TASK OBJECTIVE —
Send back exactly the lines from the opening line of the records below through the one with "return TUBE_PLACE * (solid".

SUPPLIED INFORMATION —
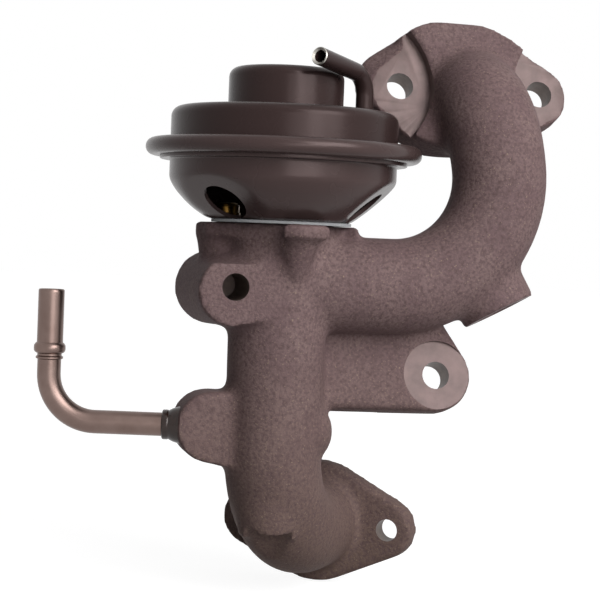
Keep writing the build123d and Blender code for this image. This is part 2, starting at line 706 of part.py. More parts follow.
def pressure_tube():
    """Steel tube from its boss to the hose end, with a rolled bead and a swelled end."""
    top_z = TUBE_TOP_Z - TUBE_Z
    bead_z = TUBE_BEAD_Z - TUBE_Z
    end = (-TUBE_REACH, 0, top_z)
    route = FilletPolyline((TUBE_SOCKET, 0, 0), (-TUBE_REACH, 0, 0), end, radius=TUBE_BEND)
    bead = revolved([
        (0, -TUBE_BEAD / 2),
        (TUBE_R, -TUBE_BEAD / 2),
        (TUBE_BEAD_R, -TUBE_BEAD / 4),
        (TUBE_BEAD_R, TUBE_BEAD / 4),
        (TUBE_R, TUBE_BEAD / 2),
        (0, TUBE_BEAD / 2),
    ])
    solid = tube(route, TUBE_R)
    solid += Pos(-TUBE_REACH, 0, bead_z) * extrude(Circle(TUBE_END_R), top_z - bead_z)
    solid += Pos(-TUBE_REACH, 0, bead_z) * bead
    return TUBE_PLACE * (solid - tube(route, TUBE_BORE_R))


def tube_collar():
    """Brazing ring where the tube enters its boss."""
    collar = extrude(Circle(COLLAR_R), COLLAR_WIDTH)
    collar = chamfer(collar.edges().group_by(Axis.Z)[-1], (COLLAR_R - TUBE_R) / 2)
    collar -= extrude(Circle(TUBE_R), COLLAR_WIDTH)
    return TUBE_PLACE * Pos(COLLAR_SEAT, 0, 0) * Rot(0, -90, 0) * collar


PARTS = (
    body_casting,
    core_plug,
    valve_seat,
    pintle_head,
    pintle_nut,
    valve_stem,
    guide_carrier,
    stem_guide,
    stem_packing,
    packing_retainer,
    soot_deflector,
    housing_gasket,
    lower_housing,
    housing_screws,
    screw_washers,
    diaphragm_plate_lower,
    diaphragm,
    diaphragm_plate_upper,
    stem_washer,
    stem_nut,
    return_spring,
    spring_insulator,
    upper_cover,
    vacuum_nipple,
    pressure_tube,
    tube_collar,
)

if __name__ == "__main__":
    os.makedirs("parts", exist_ok=True)
    to_origin = Pos(*(-OUTLET_PORT))
    for make in PARTS:
        made = make()
        pieces = made if isinstance(made, list) else [made]
        solids = [to_origin * solid for piece in pieces for solid in piece.solids()]
        whole = solids[0] if len(solids) == 1 else Compound(children=solids)
        export_step(whole, f"parts/{make.__name__}.step")
        print(make.__name__, len(solids), [round(solid.volume, 2) for solid in solids])
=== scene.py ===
# %% [markdown]
# # Exhaust gas recirculation valve
# The valve is an iron casting with a bent gas pipe, a black diaphragm actuator on top and a steel
# pressure tube at its side. The CAD model of it is packed as a fixed frame. This lesson gives it
# its looks: a filleted casting skin, pressed and painted sheet metal, bent tubes and the finishes.

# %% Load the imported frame
import json
from math import cos, pi, radians, sin, tan

import bmesh
import bpy
import numpy as np
from mathutils import Matrix, Vector


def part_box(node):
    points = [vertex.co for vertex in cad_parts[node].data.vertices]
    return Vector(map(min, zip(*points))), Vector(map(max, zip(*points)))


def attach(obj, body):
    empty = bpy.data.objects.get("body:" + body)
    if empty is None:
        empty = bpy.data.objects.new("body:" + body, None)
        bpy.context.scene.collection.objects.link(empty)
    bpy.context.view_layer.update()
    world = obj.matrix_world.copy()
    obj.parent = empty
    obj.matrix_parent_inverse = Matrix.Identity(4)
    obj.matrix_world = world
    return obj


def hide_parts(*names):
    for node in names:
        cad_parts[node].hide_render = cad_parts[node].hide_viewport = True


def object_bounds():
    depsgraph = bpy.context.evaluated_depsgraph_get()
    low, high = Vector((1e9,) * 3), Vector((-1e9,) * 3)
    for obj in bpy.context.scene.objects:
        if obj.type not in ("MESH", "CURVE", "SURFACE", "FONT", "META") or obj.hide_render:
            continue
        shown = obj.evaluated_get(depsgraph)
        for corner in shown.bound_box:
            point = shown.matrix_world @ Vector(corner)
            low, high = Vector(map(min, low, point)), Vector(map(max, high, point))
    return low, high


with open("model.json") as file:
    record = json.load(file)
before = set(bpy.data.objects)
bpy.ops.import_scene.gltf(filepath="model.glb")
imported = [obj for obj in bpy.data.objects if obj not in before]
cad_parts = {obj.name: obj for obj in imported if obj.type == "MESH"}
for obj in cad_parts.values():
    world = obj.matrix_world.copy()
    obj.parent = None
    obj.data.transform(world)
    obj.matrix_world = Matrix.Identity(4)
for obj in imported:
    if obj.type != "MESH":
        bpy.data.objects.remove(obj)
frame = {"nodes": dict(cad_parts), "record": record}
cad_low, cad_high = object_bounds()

# %% [markdown]
# ## Places
# Everything on the actuator turns about the valve stem, so it is easiest to draw it in millimetres
# about that axis, with height 0 on the machined seat of the casting. The frame tells where this is:
# the cover is round, so the middle of its box lies on the axis, and the gasket lies on the seat.

# %% The valve axis in the frame
MM = 0.001
cover_low, cover_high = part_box("upper_cover")
seat_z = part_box("housing_gasket")[0].z
VALVE = Vector(((cover_low.x + cover_high.x) / 2, (cover_low.y + cover_high.y) / 2, seat_z))
TO_FRAME = Matrix.Translation(VALVE) @ Matrix.Scale(MM, 4)
MOUNTS = {m["name"]: m for m in frame["record"]["mounts"]}


def at(x, y, z):
    """Point in the frame from millimetres about the valve axis."""
    return TO_FRAME @ Vector((x, y, z))


print("valve axis at", tuple(round(c, 4) for c in VALVE), "mounts", sorted(MOUNTS))

# %% [markdown]
# ## Camera
# The view is from a little to the left of the front, half a metre away, with a long lens so that
# the upright lines stay nearly parallel. Turning a camera in three plain steps, first about its own
# view, then up or down, then round the upright axis, is easier to read than one set of angles.

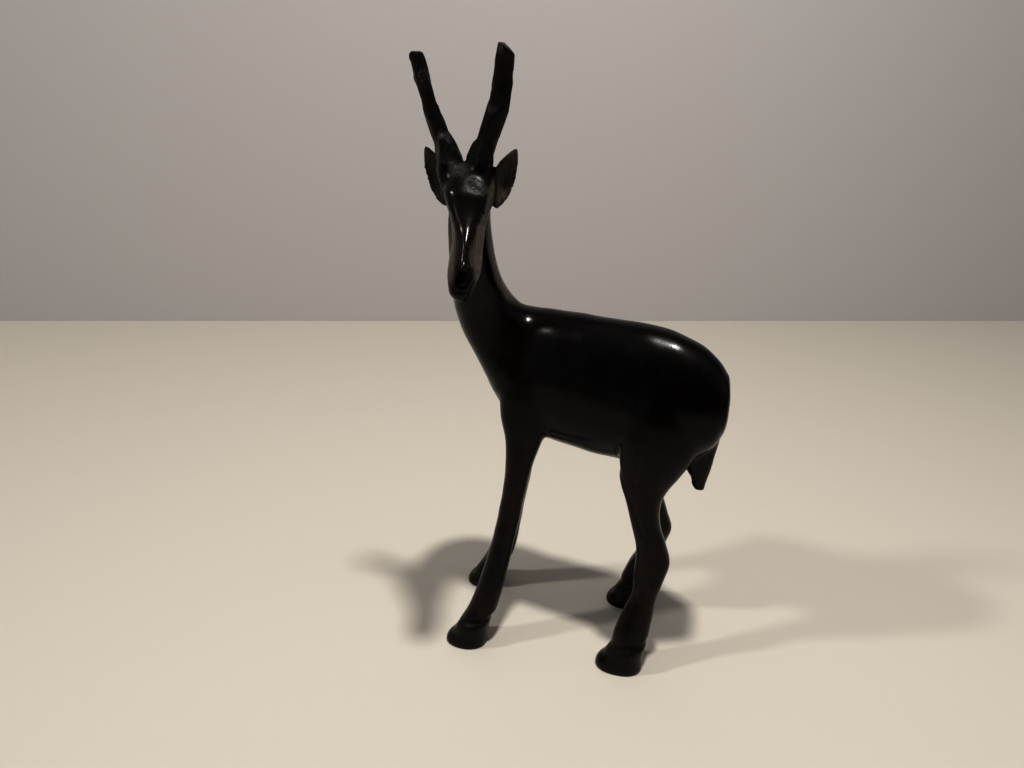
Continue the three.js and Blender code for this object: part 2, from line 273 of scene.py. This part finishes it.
def ear(hand):
    profile = [
        (0.0, 0.0, 0.15, 0.02, 0.16),
        (0.12, 0.02, 0.2, 0.0, 0.16),
        (0.32, 0.04, 0.23, -0.08, 0.16),
        (0.58, 0.04, 0.2, -0.08, 0.14),
        (0.82, 0.03, 0.115, 0.0, 0.1),
        (0.95, 0.01, 0.05, 0.02, 0.06),
        (1.0, 0.0, 0.02, 0.015, 0.02),
    ]
    aside = -HEAD_ASIDE - 0.2 * brow_half
    root = np.array([HEAD_X + hand * 0.75 * brow_half, aside, CROWN_HEIGHT - 11.1])
    tip = np.array([HEAD_X + hand * EAR_SPREAD / 2, aside + 0.05 * brow_half, 0])
    tip[2] = root[2] + math.sqrt(EAR_LENGTH**2 - (tip[0] - root[0]) ** 2)
    lie = (tip - root) / np.linalg.norm(tip - root)
    outwards = hand * np.cross(lie, FACE)
    outwards /= np.linalg.norm(outwards)
    stations = []
    for reach, bow, wide, hollow, bulge in profile:
        centre = root + (tip - root) * reach + outwards * EAR_BOWING[hand] * bow * EAR_LENGTH
        stations.append((*centre, hollow * EAR_LENGTH, bulge * EAR_LENGTH, wide * EAR_LENGTH))
    return loft(stations, FACE, outwards, sides=64, steps=100)


def leg(joint, hoof_x, hoof_length, hand, profile):
    long, wide = hoof_length / LEG_THICKNESS, HOOF_WIDTH / LEG_THICKNESS / 2
    hoof = [
        (9.6 / joint[2], 0.02, 0.97, 0.41 * long, 0.36 * long, 0.82 * wide),
        (8.4 / joint[2], 0.018, 0.99, 0.43 * long, 0.38 * long, 0.95 * wide),
        (4.5 / joint[2], 0.006, 1.0, 0.46 * long, 0.44 * long, wide),
        (1.2 / joint[2], 0.0, 1.0, 0.53 * long, 0.49 * long, 1.04 * wide),
        (0, 0, 1.0, 0.52 * long, 0.48 * long, wide),
    ]
    stations = []
    for rise, bow, track, front, back, half in profile + hoof:
        x = hoof_x + rise * (joint[0] - hoof_x) + bow * joint[2]
        y = joint[1] + track * (hand * STANCE_WIDTH / 2 - joint[1])
        stations.append((x, y, rise * joint[2], *(LEG_THICKNESS * r for r in (front, back, half))))
    points, faces = loft(stations, -LENGTHWAYS, SIDEWAYS, squareness=2.2, sides=56, steps=220)
    ledge = bump(points[:, 2], CORONET_HEIGHT, 6)
    points[:, 2] += CORONET_SLOPE * (points[:, 0] - hoof_x) * ledge
    return points, faces


def foreleg(hand):
    stagger = hand * FORELEG_STAGGER / 2
    joint = on_trunk(-9.5 - stagger, hand * half_body * 0.5, belly_height + 0.6 * BODY_DEPTH)
    profile = [
        (1.0, 0.0, 0.0, 1.15, 1.15, 0.72),
        (0.86, 0.015, 0.12, 1.02, 1.1, 0.7),
        (0.77, 0.03, 0.2, 0.75, 0.82, 0.62),
        (0.69, 0.038, 0.29, 0.58, 0.58, 0.55),
        (0.58, 0.044, 0.4, 0.5, 0.48, 0.5),
        (0.48, 0.046, 0.5, 0.48, 0.47, 0.48),
        (0.4, 0.046, 0.6, 0.47, 0.46, 0.48),
        (0.3, 0.044, 0.72, 0.52, 0.5, 0.48),
        (0.2, 0.038, 0.85, 0.59, 0.58, 0.5),
        (0.13, 0.027, 0.94, 0.63, 0.62, 0.53),
    ]
    return leg(joint, -STANCE_LENGTH / 2 - stagger, FORE_HOOF_LENGTH, hand, profile)


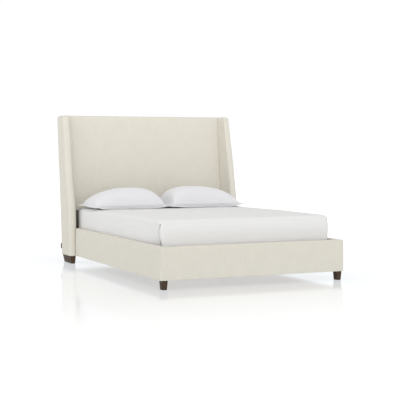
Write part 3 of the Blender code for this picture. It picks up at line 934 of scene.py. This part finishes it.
def make_pillow(name, side):
    """A flanged sham: filled by simulation, set down on the bed, and its flange drawn out from the seam."""
    low, high = corners("pillow_" + name)
    centre = (low + high) / 2 + Vector((side * 0.010 - 0.010, 0.0, 0.0))
    thickness = (high.z - low.z) * (1.045 + 0.015 * side)
    half = ((high.x - low.x) / 2 - FLANGE + 0.006, (high.y - low.y) / 2 - FLANGE + 0.010)
    cut = (half[0] * 1.06, half[1] * 1.08)
    blank, panels = pillow_blank("blank_" + name, *cut)
    flat = np.array([tuple(v.co) for v in blank.data.vertices])
    flat /= (*cut, 1.0)
    fill_with_down(blank, 26, 5.0)
    filled = np.array([tuple(v.co) for v in blank.data.vertices])
    threads = np.array([tuple(edge.vertices) for edge in blank.data.edges])
    for _ in range(40):
        filled = even_out(filled, threads)
    bpy.data.objects.remove(blank, do_unlink=True)
    reach = np.abs(filled[:, :2]).max(axis=0)
    deepest = np.abs(filled[:, 2]).max()

    def settle(face, number):
        """Bring a simulated point to its place; most of the down lies towards the bed's middle."""
        u, v = flat[number][:2]
        p = filled[number]
        x = centre.x + (0.8 * u + 0.2 * p[0] / reach[0]) * half[0]
        y = centre.y + (0.8 * v + 0.2 * p[1] / reach[1]) * half[1]
        if side > 0 and u < 0:
            x -= 0.020 * abs(u) ** 2
        fullness = 2.4 if u * side > 0 else 4.7 + 0.9 * side
        dome = max((1 - min(abs(u), 1.0) ** fullness) * (1 - min(abs(v), 1.0) ** 2.6), 0.0) ** 0.5
        z = SEAM_HEIGHT * (1 - min(dome * 1.8, 1.0))
        if face > 0:
            puff = 0.80 * dome + 0.20 * min(abs(p[2]) / deepest, 1.0) * dome ** 0.25
            z = SEAM_HEIGHT + (thickness - SEAM_HEIGHT) * puff * (1 - 0.10 * side * u)
            z += (0.0030 * wobble((x, y, 0.0), 6.0, side) + 0.0012 * wobble((x, y, 0.0), 18.0, side)) * dome
        return Vector((x, y, bed_top(x, y) + 0.001 + max(z, 0.0)))

    points = []
    faces = []

    def add(point):
        points.append(point)
        return len(points) - 1

    ply = Vector((0, 0, 0.0012))
    grids = {}
    for face in (1, -1):
        grids[face] = {place: add(settle(face, number) + ply * face)
                       for place, number in panels[face].items()}
        faces += panel_quads(grids[face], face)
    strips = []
    for place, way in rim_walk(*THREADS):
        root = settle(1, panels[1][place])
        ends = flat[panels[1][place]][0]
        outward = Vector((way[0], way[1], 0.0))
        wave = 0.007 * wobble((root.x, root.y, 0.0), 6.5, side * 3.0)
        wave += 0.003 * wobble((root.x, root.y, 0.0), 21.0)
        held_up = (0.028 if ends * side > 0 else 0.015) * abs(ends) ** 6
        spots = []
        for share in np.arange(1, 8) / 7:
            spot = root + outward * FLANGE * share
            spot.z += wave * share ** 0.8 - (SEAM_HEIGHT - held_up) * share ** 1.3
            spot.z = max(spot.z, bed_top(spot.x, spot.y) + 0.0025)
            spots.append(spot)
        upper = [add(spot + ply) for spot in spots]
        lower = [add(spot - ply) for spot in spots[::-1]]
        strips.append([grids[1][place]] + upper + lower + [grids[-1][place]])
    for here, following in zip(strips, strips[1:] + strips[:1]):
        for k in range(len(here) - 1):
            faces.append((following[k], here[k], here[k + 1], following[k + 1]))
    body = piece_from("sham_" + name, points, faces, sham_cotton)
    smooth_over(body)
    fit_out(body, ["pillow_" + name])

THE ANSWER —
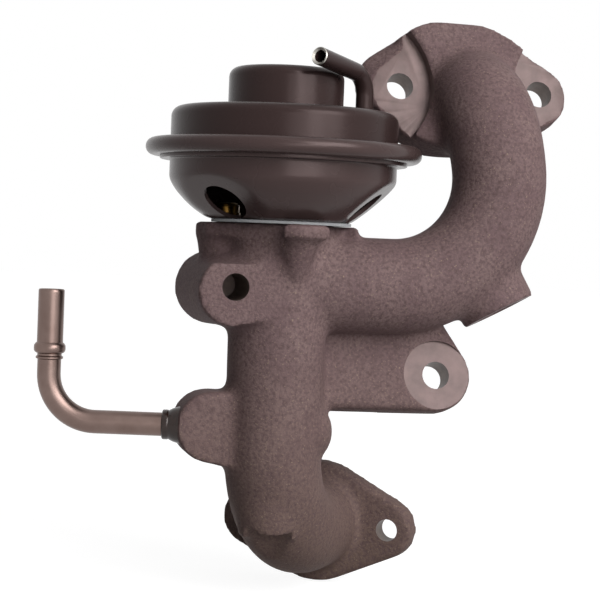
Keep writing the build123d and Blender code for this image. This is part 2, starting at line 706 of part.py. More parts follow.
def pressure_tube():
    """Steel tube from its boss to the hose end, with a rolled bead and a swelled end."""
    top_z = TUBE_TOP_Z - TUBE_Z
    bead_z = TUBE_BEAD_Z - TUBE_Z
    end = (-TUBE_REACH, 0, top_z)
    route = FilletPolyline((TUBE_SOCKET, 0, 0), (-TUBE_REACH, 0, 0), end, radius=TUBE_BEND)
    bead = revolved([
        (0, -TUBE_BEAD / 2),
        (TUBE_R, -TUBE_BEAD / 2),
        (TUBE_BEAD_R, -TUBE_BEAD / 4),
        (TUBE_BEAD_R, TUBE_BEAD / 4),
        (TUBE_R, TUBE_BEAD / 2),
        (0, TUBE_BEAD / 2),
    ])
    solid = tube(route, TUBE_R)
    solid += Pos(-TUBE_REACH, 0, bead_z) * extrude(Circle(TUBE_END_R), top_z - bead_z)
    solid += Pos(-TUBE_REACH, 0, bead_z) * bead
    return TUBE_PLACE * (solid - tube(route, TUBE_BORE_R))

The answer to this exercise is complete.